For a long time, consciousness has been regarded as a crucial factor dissociating the
neural networks of learning and memory (Shanks &
St. John, 1994; Squire, 1992,
2009; Tulving, 1987). The idea that implicit (unconscious) sequence learning
is neurally independent of explicit (conscious) sequence learning partly comes from
neuropsychological studies on amnesic patients (suffering from a dysfunction of the
medial temporal lobe/hippocampus) and PD patients (suffering from a basal ganglia
dysfunction due to damage of dopaminergic cells in the substantia nigra). A
traditional theory in the field of learning and memory is that the hippocampus and
basal ganglia systems are divided by consciousness, with the hippocampus subserving
explicit learning and the basal ganglia subserving implicit forms of learning (Squire, 2009). Using the SRT task, some studies
indeed demonstrated that amnesic patients with hippocampal lesions retain the
ability to learn sequences despite having no explicit knowledge (e.g., Gagnon, Foster, Turcotte, & Jongenelis,
2004; Nissen & Bullemer, 1987;
Reber & Squire, 1994) whereas
implicit SRT learning has been found to be impaired in PD patients (Jackson et al., 1995; Siegert, Taylor, Weatherall, & Abernethy, 2006; Wilkinson et al., 2009).

Although these previous frameworks have provided useful insights in how neural
networks of sequence learning might be dissociated, the literature overview
indicates that the judgment versus motor linked and the implicit versus explicit
dichotomy prove insufficient.

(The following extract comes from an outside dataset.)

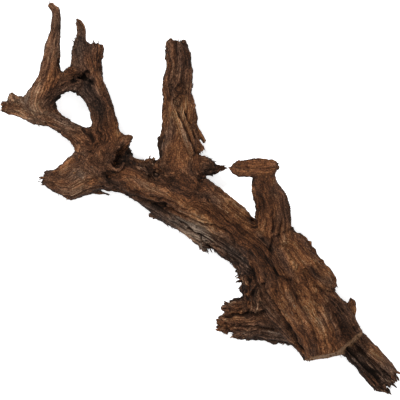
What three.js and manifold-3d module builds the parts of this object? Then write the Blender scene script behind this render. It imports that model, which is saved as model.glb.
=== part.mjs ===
// A weathered piece of driftwood, 0.62 m long: a root trunk that ends in a sawn slab, with a
// forked antler of branches at the other end, one tall broken branch, and a short sawn stem.
// It grew as one piece, so every limb is joined into one solid.
//
// Each limb is a tube carried along a smooth curve. Long flutes of grain, knots and hollows are
// raised from it by formula, and it swells gently where it leaves its neighbour.
// Lengths are in millimetres. Routes are laid out as seen from above, with x to the right,
// y away from the viewer and z up from the surface on which the wood lies.
import * as THREE from "three";
import { mergeVertices } from "three/addons/utils/BufferGeometryUtils.js";
import Module from "manifold-3d";

// Turn that brings the long axis of the wood onto +X, and the plan point that becomes the origin
const LONG_AXIS_TURN = THREE.MathUtils.degToRad(44);
const ORIGIN_IN_PLAN = new THREE.Vector3(11.9, -8.9, 0);

// Spacing of the rings along a limb and of the corners round it
const RING_STEP = 13.2;
const SIDE_STEP = 6;
const FEWEST_SIDES = 6;
const MOST_SIDES = 48;

// Grain: coarse flutes and finer ridges, much longer than they are wide
const FLUTE = { width: 14, run: 90, share: 0.13, most: 3.4 };
const RIDGE = { width: 7, run: 45, share: 0.07, most: 1.8 };
const SWELL = { run: 30, share: 0.05 };

// How far a limb rises to meet its neighbour, and the reach of that fillet
const FILLET = 20;
const FILLET_OF_STRAND = 2.5;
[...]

It appears that a broader theoretical framework is
necessary to explain the various findings on sequence learning and its neural
organization. One such framework has been proposed by Keele, Ivry, Mayr, Hazeltine,
and Heuer (2003). Their theory posits that
the human brain supports two broad systems of sequence learning: a multidimensional
and a unidimensional system.

Research on the neural basis of sequence learning has led to the consensus that
sequence learning is not unitary in nature but is mediated by distinct neural
systems. However, how exactly these learning systems are divided remains unclear. A
distinction has been proposed between sequence learning assessed through
judgment-linked (e.g., artificial grammar) and motor-linked (e.g., SRT) tasks (Seger, 1997, 1998). However, neuropsychological and neuroimaging findings have not
been straightforward, suggesting that other factors must be taken into account to
fully understand the operating principles characterizing the distinct sequence
learning systems. Another classical distinction, which has been proposed for more
than two decades, is between implicit and explicit learning processes (Shanks & St.John, 1994; Tulving, 1987). Neuroscientists have linked
this distinction frequently to basal ganglia versus hippocampal learning systems
(Squire, 2009). In the field of sequence
learning, the same distinction has been made; yet, results from neuroscience
research have not been univocal and accumulating data show that this
implicit-explicit distinction proves insufficient.